Unnamed: 0,feature_1,feature_2,group
0,-9.877554,-3.336145,0
1,-7.28721,-8.353986,2
2,-6.943061,-7.023744,2
3,-7.440167,-8.791959,2
4,-6.641388,-8.075888,2


## Imputing missing values

In [7]:
# Using the KNN.

# Load libraries
import numpy as np
from sklearn.impute import KNNImputer
from sklearn.preprocessing import StandardScaler
from sklearn.datasets import make_blobs
# Make a simulated feature matrix
features, _ = make_blobs(n_samples = 1000,
                        n_features = 2,
                        random_state = 1)
# Standardize the features
scaler = StandardScaler()
standardized_features = scaler.fit_transform(features)

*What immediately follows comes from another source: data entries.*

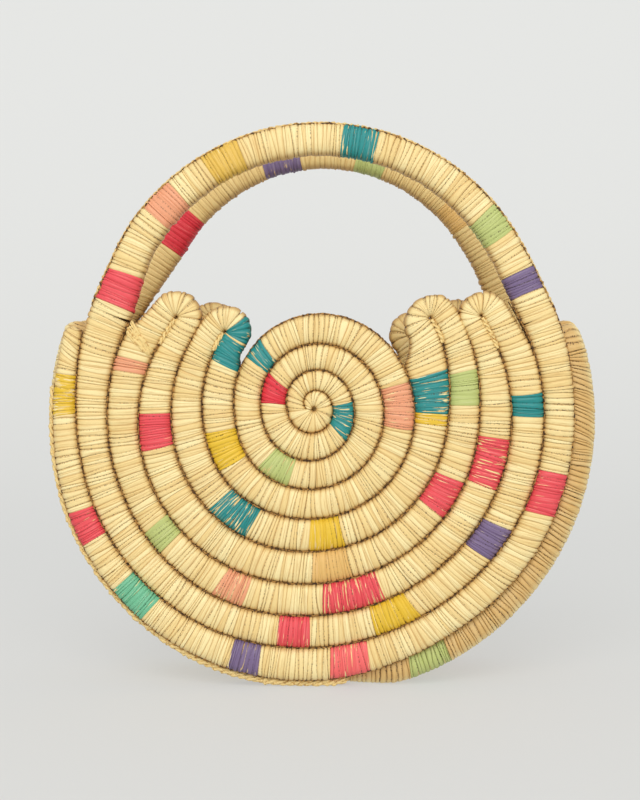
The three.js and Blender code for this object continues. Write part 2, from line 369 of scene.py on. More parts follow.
@dataclass
class Face:
    """One face of the purse: the ways of its panel's coil, its rim and its arch."""

    pattern: PursePattern
    name: str
    turned: bool
    half_span: float
    middle: float
    horn_drop: float
    step: float = 1.5
    hairpin_steps: int = 24
    arch_steps: int = 160
    seat_share: float = 0.12

    def __post_init__(self) -> None:
        """Sets the horns to where they stand on this face."""
        self.horns = [self._dropped(horn) for horn in self.pattern.horns]

    def _dropped(self, horn: Horn) -> Horn:
        """Returns a horn, turned down by this face's drop."""
        side = 1 if horn.angle < BOTTOM else -1
        return replace(horn, angle=horn.angle + side * self.horn_drop)

    def point(self, angle: float, reach: float) -> np.ndarray:
        """Returns a point of the face from its angle in degrees and its reach in panel radii.

        Args:
            angle: Where on the face, in degrees.
            reach: The reach in panel radii.

        Returns:
            The point, on the panel's middle plane.
        """
        spiral_x, spiral_z = self.pattern.spiral
        radius = reach * self.pattern.panel_radius
        turn = math.radians(angle)
        return np.array([spiral_x + radius * math.cos(turn), 0.0, spiral_z + radius * math.sin(turn)])

    def disc_seam(self, clockwise: float) -> float:
        """Returns the disc's seam at a clockwise angle, counted from the left of its first turn.

        Args:
            clockwise: The clockwise angle, in degrees.

        Returns:
            The reach in panel radii.
        """
        rows = [(index * FULL + place, reach) for index, turn in enumerate(self.pattern.disc_seam)
                for place, reach in zip(self.pattern.disc_places, turn)]
        return smooth_value(rows, clockwise)

    def pull(self, angle: float, horn_angle: float) -> float:
        """Returns 0 away from a horn, rising to 1 at it."""
        return smooth_step(self.pattern.horn_blend - abs(angle - horn_angle), 0.0, self.pattern.horn_blend)

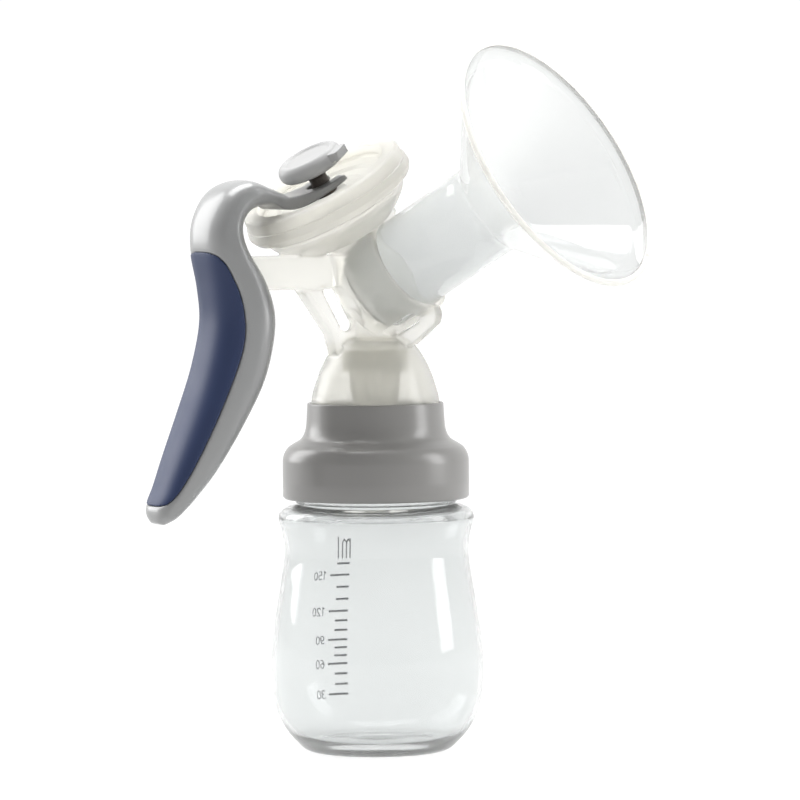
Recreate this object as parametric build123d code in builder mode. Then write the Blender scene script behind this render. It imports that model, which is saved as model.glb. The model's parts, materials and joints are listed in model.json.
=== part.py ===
"""Manual breast pump: feeding bottle, screw collar, pump head, suction diaphragm, squeeze handle and
breast shield.

Frame: origin at the centre of the bottle's base, +Z up, +X below the shield's axis, millimetres.
The bottle's axis, the shield's axis and the diaphragm's axis meet at one point, the hub.
"""
from math import cos, radians, sin
import os

from build123d import *

# Driving dimensions -------------------------------------------------------------------------------
HUB_Z = 150.0              # height where the three axes meet
SHIELD_RISE = 30.0         # shield axis above the horizontal, degrees
HANDLE_AZIMUTH = 241.7     # plan direction of the handle from +X, degrees
DISC_TILT = 30.0           # diaphragm axis from the vertical, towards the handle, degrees

BOTTLE_WALL = 1.4
MOUTH_Z = 93.5             # top of the bottle's neck
NECK_R = 25.4
NECK_BORE_R = 23.2

COLLAR_R = 30.0
COLLAR_BOTTOM_Z = 81.8
COLLAR_TOP_Z = 112.8
COLLAR_LEDGE_Z = 95.4
SKIRT_R = 20.6             # pump head's skirt, which turns in the collar
SKIRT_BOTTOM_Z = 91.5
BODY_WALL = 1.7

OUTLET_R = 7.8             # vertical outlet tube
OUTLET_BORE_R = 6.2
OUTLET_BOTTOM_Z = 123.8
VALVE_R = 10.5

SOCKET_R = 17.3            # socket that takes the shield's tube
SOCKET_MOUTH = 15.8        # distance of its mouth from the hub
TUBE_R = 15.1              # shield's tube
TUBE_FIT = 0.08            # radial clearance of the tube in the socket
TUBE_SEAT = 1.0            # distance of the tube's inner end from the hub
SHIELD_WALL = 1.7
THROAT = 51.5
RIM = 80.0                 # distance of the shield's rim from the hub
RIM_R = 44.6

CUP_FLOOR = 20.0           # distance of the cup's underside from the hub
CUP_RIM = 38.2
CUP_R = 25.2
CAP_TOP = 39.6             # top of the silicone cap's rim
CAP_R = 28.7
STEM_R = 3.0
KNOB_TOP = 48.9
KNOB_R = 11.0
TAB_TURN = -60.0           # of the knob's tab, from the side away from the handle

PIVOT_U = 50.5             # pivot in the handle's plane: distance from the bottle's axis
PIVOT_Z = 155.0
PIN_R = 2.4
PIN_FIT = 0.05             # radial clearance of the pin in the handle
PIN_LENGTH = 20.0
ARM_HALF_WIDTH = 6.5
ARM_R = 5.8                # rounded end of the arm, about the pivot
CHEEK_GAP = 0.4            # side clearance between the arm and the handle
INLAY_DEPTH = 1.8
HANDLE_WALL = 2.6
FORK_WIDTH = 16.4
FORK_SLOT = 6.8
FORK_TIP = 5.6             # prong length beyond the stem's axis
ARM_BOTTOM_Z = 149.6
ARM_TOP_Z = 160.4
WEB = 31.6                 # underside of the diaphragm's web at the stem
BOSS = 34.6                # top of the web's boss
STEM_TOP = 46.5
STEM_NECK_R = 2.0          # end of the stem, inside the knob
SEAL_BORE_R = 22.2
PART_FIT = 0.05            # clearance between the silicone parts and what they sit on
THROUGH = 20.0             # half length of cuts and blocks that pass right through

# Derived frames -----------------------------------------------------------------------------------
HUB = Vector(0, 0, HUB_Z)
UP = Vector(0, 0, 1)
OUT = Vector(cos(radians(HANDLE_AZIMUTH)), sin(radians(HANDLE_AZIMUTH)), 0)   # towards the handle
SIDE = OUT.cross(UP)                                                          # square to its plane
SHIELD_DIR = Vector(cos(radians(SHIELD_RISE)), 0, sin(radians(SHIELD_RISE)))
DISC_DIR = OUT * sin(radians(DISC_TILT)) + UP * cos(radians(DISC_TILT))
DISC_ACROSS = UP * sin(radians(DISC_TILT)) - OUT * cos(radians(DISC_TILT))    # away from the handle

SHIELD_AXIS = Axis(HUB, SHIELD_DIR)
DISC_AXIS = Axis(HUB, DISC_DIR)

handle_plane = Plane(origin=(0, 0, 0), x_dir=OUT, z_dir=SIDE)                 # local x out, y up
shield_section = Plane(origin=HUB, x_dir=SHIELD_DIR, z_dir=SHIELD_DIR.cross(UP))
disc_section = Plane(origin=HUB, x_dir=-DISC_ACROSS, z_dir=SIDE)              # local x radius, y along


def across_disc(distance):
    """Plane square to the diaphragm's axis, local x away from the handle."""
    return Plane(origin=HUB + DISC_DIR * distance, x_dir=DISC_ACROSS, z_dir=DISC_DIR)


def in_handle_plane(across, along):
    """Point of the handle's plane given in the diaphragm's directions, as (out, up)."""
    tilt = radians(DISC_TILT)
    return (along * sin(tilt) - across * cos(tilt), HUB_Z + along * cos(tilt) + across * sin(tilt))


# Bottle -------------------------------------------------------------------------------------------
side_curve = [(25.2, 2.4), (29.8, 7.7), (33.2, 15.5), (34.3, 27.0), (33.5, 38.6), (31.1, 54.1), (29.6, 64.4),
              (30.6, 71.5), (31.6, 75.0)]
with BuildPart() as bottle:
    with BuildSketch(Plane.XZ):
        with BuildLine():
            foot = Line((0, 0), (20.5, 0))
            side = Spline((20.5, 0), *side_curve, tangents=[(1, 0.25), (0.1, 1)])
            shoulder = Spline((31.6, 75.0), (30.4, 77.7), (26.6, 79.6), tangents=[(0.1, 1), (-1, 0.2)])
            Polyline((26.6, 79.6), (NECK_R, 79.9), (NECK_R, MOUTH_Z), (NECK_BORE_R, MOUTH_Z),
                     (NECK_BORE_R, 80.4))
            inner_shoulder = Spline((NECK_BORE_R, 80.4), (28.6, 76.5), (30.1, 74.6),
                                    tangents=[(0.3, -1), (0.1, -1)])
            Spline((30.1, 74.6), *[(r - BOTTLE_WALL, z) for r, z in side_curve[-2:1:-1]], (28.2, 8.2), (22.0, 3.6),
                   (0, 4.4), tangents=[(-0.3, -1), (-1, 0)])
            Line((0, 4.4), (0, 0))
        make_face()
    revolve(axis=Axis.Z)
    with BuildSketch(Plane.XZ):
        with Locations((NECK_R + 0.6, 80.9)):
            Rectangle(1.6, 0.9)
    revolve(axis=Axis.Z)
bottle.part.label = "bottle"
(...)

# Replace the first feature's first value with a missing value
true_value = standardized_features[0,0]
standardized_features[0,0] = np.nan

# Predict the missing values in the feature matrix
knn_imputer = KNNImputer(n_neighbors=5)
features_knn_imputed = knn_imputer.fit_transform(standardized_features)

# Compare true and imputed values
print("True Value:", true_value)
print("Imputed Value:", features_knn_imputed[0,0])


True Value: 0.8730186113995938
Imputed Value: 1.0959262913919632


In [8]:
# Using the simple imputer

# Load libraries
import numpy as np
from sklearn.impute import SimpleImputer
from sklearn.preprocessing import StandardScaler
from sklearn.datasets import make_blobs
# Make a simulated feature matrix
features, _ = make_blobs(n_samples = 1000,
                            n_features = 2,
                            random_state = 1)
# Standardize the features
scaler = StandardScaler()
standardized_features = scaler.fit_transform(features)

# Replace the first feature's first value with a missing value
true_value = standardized_features[0,0]
standardized_features[0,0] = np.nan

# Create imputer using the "mean" strategy
mean_imputer = SimpleImputer(strategy="mean")

# Impute values
features_mean_imputed = mean_imputer.fit_transform(features)

# Compare true and imputed values
print("True Value:", true_value)
print("Imputed Value:", features_mean_imputed[0,0])


True Value: 0.8730186113995938
Imputed Value: -3.058372724614996